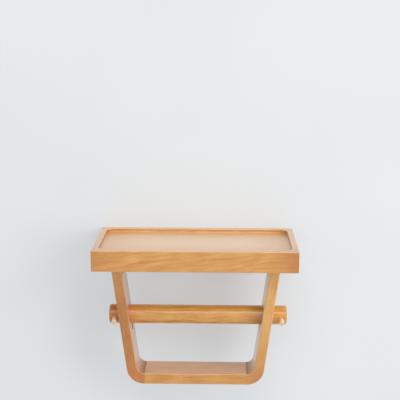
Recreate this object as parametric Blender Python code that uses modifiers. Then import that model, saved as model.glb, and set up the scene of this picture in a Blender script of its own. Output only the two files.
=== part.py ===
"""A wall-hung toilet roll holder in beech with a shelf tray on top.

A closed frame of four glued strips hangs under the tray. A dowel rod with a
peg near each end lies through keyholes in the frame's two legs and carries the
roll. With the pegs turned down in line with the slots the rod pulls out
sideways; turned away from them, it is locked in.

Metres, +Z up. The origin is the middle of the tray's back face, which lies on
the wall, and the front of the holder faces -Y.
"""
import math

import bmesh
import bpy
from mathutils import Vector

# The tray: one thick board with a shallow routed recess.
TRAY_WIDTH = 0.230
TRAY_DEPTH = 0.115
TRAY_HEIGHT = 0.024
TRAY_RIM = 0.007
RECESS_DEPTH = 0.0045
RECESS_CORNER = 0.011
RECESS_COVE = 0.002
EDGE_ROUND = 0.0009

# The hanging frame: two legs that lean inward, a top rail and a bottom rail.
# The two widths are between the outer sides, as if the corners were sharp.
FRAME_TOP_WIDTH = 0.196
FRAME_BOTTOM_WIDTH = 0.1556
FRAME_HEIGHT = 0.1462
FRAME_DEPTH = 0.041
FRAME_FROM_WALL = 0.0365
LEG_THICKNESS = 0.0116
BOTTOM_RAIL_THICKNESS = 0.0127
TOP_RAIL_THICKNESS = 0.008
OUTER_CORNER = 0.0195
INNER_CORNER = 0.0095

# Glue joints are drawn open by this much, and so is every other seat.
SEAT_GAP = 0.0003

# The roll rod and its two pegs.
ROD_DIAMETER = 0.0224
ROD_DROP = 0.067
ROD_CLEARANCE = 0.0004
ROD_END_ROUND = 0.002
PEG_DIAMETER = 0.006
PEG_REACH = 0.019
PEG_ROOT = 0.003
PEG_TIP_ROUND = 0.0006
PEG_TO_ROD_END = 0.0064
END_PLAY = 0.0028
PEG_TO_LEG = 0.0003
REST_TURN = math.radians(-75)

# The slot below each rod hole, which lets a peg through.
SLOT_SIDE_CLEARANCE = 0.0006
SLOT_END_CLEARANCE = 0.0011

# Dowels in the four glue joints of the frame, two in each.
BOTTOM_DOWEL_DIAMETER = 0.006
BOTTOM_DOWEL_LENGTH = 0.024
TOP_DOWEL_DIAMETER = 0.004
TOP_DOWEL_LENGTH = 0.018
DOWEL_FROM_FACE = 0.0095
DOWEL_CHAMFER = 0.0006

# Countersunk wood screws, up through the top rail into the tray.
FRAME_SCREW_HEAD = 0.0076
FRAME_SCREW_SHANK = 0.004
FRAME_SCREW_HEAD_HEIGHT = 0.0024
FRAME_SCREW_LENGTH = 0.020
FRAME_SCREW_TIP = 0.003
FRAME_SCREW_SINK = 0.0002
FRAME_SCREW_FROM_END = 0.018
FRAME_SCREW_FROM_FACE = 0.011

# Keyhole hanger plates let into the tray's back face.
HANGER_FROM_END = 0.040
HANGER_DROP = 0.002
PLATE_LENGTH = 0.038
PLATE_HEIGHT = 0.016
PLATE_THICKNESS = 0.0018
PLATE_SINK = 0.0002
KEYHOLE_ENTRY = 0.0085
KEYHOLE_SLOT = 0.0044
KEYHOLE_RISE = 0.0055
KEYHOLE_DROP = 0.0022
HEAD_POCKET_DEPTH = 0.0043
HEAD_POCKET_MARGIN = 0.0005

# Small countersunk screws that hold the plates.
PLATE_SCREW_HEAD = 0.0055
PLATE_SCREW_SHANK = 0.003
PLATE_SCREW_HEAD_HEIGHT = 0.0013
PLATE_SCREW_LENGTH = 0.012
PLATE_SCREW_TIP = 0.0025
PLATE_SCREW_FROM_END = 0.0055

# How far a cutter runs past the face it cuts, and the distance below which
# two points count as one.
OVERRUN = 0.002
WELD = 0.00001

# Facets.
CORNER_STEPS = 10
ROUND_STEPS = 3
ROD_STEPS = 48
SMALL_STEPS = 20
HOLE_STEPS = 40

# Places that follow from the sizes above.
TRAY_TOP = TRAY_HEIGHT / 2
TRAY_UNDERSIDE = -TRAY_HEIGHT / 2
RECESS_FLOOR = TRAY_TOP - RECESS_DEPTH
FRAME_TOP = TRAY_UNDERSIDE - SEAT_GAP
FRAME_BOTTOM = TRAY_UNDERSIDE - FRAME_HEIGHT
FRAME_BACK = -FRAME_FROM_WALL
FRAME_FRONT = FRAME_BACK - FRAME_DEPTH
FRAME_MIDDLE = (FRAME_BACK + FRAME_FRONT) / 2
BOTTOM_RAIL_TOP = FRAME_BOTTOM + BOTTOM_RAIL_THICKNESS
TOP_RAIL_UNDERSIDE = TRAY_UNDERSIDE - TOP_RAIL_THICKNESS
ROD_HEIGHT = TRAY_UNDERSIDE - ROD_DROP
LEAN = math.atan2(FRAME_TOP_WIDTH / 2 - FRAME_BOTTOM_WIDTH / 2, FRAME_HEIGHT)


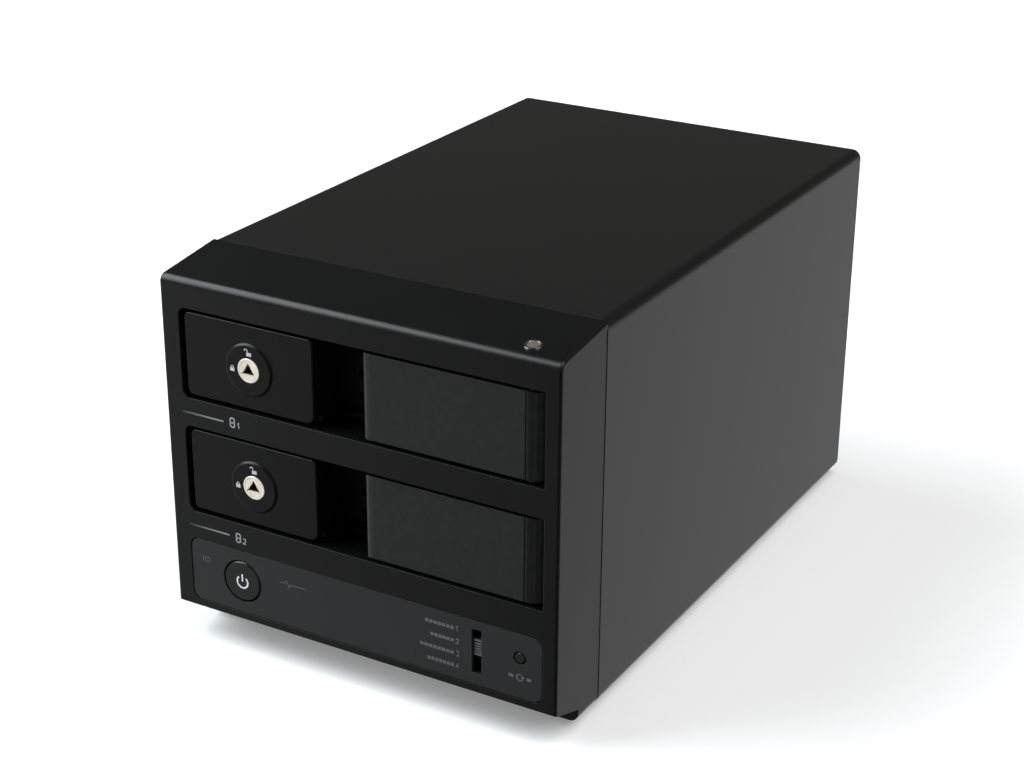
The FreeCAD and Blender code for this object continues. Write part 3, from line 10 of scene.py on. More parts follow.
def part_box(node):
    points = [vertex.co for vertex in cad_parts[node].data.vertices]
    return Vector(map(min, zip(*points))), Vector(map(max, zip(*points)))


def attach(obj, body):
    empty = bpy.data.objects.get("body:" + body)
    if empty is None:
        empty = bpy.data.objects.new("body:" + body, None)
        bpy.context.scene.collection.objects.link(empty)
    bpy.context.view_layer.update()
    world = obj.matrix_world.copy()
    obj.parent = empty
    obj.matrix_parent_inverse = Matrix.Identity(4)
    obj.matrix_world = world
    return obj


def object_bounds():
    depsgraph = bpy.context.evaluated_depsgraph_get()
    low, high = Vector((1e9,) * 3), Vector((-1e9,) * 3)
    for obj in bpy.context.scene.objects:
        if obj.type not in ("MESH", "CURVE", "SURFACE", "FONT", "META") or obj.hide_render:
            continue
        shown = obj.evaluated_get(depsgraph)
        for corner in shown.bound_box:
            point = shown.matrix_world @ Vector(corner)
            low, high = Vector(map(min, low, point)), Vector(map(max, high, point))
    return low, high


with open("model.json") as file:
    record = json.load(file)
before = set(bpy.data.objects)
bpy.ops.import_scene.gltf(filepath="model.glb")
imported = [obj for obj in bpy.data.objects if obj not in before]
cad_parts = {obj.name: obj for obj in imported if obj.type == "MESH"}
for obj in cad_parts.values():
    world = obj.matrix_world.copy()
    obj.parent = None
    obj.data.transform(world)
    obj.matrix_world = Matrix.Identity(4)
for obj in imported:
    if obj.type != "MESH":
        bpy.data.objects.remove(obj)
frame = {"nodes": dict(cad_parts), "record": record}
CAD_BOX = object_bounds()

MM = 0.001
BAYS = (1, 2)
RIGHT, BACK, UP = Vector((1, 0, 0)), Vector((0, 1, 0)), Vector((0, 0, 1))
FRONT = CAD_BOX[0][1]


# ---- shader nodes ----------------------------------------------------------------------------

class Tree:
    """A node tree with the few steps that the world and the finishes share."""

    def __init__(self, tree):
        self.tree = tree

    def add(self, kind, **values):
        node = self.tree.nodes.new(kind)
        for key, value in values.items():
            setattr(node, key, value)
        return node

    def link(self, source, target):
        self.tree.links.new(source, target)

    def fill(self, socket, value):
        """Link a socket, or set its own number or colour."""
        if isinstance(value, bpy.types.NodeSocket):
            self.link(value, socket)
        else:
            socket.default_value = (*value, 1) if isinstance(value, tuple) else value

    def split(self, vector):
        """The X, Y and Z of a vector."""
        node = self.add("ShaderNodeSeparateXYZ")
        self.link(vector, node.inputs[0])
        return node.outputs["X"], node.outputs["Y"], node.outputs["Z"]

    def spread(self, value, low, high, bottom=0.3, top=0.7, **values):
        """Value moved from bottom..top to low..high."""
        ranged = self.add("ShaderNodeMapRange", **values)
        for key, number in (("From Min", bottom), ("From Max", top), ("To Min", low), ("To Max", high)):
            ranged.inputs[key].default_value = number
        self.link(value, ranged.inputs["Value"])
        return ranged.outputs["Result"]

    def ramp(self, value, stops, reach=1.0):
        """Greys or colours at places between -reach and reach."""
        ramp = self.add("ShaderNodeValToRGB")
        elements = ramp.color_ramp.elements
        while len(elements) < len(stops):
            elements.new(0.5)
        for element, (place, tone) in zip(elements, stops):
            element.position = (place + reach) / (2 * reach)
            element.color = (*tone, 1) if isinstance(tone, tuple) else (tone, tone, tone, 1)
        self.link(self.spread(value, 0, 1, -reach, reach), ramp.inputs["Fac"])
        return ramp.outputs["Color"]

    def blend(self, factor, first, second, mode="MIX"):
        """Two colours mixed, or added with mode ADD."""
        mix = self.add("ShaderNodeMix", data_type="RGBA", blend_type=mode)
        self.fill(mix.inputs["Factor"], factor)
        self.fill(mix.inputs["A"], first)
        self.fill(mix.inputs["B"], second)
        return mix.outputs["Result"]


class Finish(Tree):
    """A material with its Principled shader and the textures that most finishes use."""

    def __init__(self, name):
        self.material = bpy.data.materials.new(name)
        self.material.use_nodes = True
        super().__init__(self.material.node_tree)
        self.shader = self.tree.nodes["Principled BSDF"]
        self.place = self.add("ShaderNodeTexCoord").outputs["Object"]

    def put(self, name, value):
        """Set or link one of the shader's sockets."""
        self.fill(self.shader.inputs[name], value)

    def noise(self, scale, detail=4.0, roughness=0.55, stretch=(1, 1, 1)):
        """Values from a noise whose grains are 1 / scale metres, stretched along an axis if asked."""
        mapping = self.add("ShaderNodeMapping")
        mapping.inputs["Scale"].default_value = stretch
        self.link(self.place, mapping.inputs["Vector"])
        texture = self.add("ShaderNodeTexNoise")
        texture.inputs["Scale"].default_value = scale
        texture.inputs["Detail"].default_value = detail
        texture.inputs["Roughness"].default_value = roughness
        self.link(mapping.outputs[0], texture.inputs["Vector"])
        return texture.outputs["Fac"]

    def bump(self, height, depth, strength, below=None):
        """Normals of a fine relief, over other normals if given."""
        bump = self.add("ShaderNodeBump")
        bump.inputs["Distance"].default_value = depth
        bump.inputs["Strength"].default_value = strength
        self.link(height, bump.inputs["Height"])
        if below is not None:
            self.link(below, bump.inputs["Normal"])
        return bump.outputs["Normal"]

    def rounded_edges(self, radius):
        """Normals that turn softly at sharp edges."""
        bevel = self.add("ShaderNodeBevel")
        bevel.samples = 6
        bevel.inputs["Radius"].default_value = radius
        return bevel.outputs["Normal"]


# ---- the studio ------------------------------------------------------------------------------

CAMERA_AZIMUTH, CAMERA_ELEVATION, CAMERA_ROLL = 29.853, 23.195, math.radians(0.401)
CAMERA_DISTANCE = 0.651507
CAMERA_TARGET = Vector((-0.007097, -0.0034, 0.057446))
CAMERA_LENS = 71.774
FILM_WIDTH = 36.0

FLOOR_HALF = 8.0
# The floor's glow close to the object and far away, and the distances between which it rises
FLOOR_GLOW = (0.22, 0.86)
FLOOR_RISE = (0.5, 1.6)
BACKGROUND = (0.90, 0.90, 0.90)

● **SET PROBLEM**
Give again only the lines from the one bearing "The FreeCAD and" through the one bearing "for corner in", exactly as they stand.

● **SOLUTION TO THE EXERCISE**
The FreeCAD and Blender code for this object continues. Write part 3, from line 10 of scene.py on. More parts follow.
def part_box(node):
    points = [vertex.co for vertex in cad_parts[node].data.vertices]
    return Vector(map(min, zip(*points))), Vector(map(max, zip(*points)))


def attach(obj, body):
    empty = bpy.data.objects.get("body:" + body)
    if empty is None:
        empty = bpy.data.objects.new("body:" + body, None)
        bpy.context.scene.collection.objects.link(empty)
    bpy.context.view_layer.update()
    world = obj.matrix_world.copy()
    obj.parent = empty
    obj.matrix_parent_inverse = Matrix.Identity(4)
    obj.matrix_world = world
    return obj


def object_bounds():
    depsgraph = bpy.context.evaluated_depsgraph_get()
    low, high = Vector((1e9,) * 3), Vector((-1e9,) * 3)
    for obj in bpy.context.scene.objects:
        if obj.type not in ("MESH", "CURVE", "SURFACE", "FONT", "META") or obj.hide_render:
            continue
        shown = obj.evaluated_get(depsgraph)
        for corner in shown.bound_box:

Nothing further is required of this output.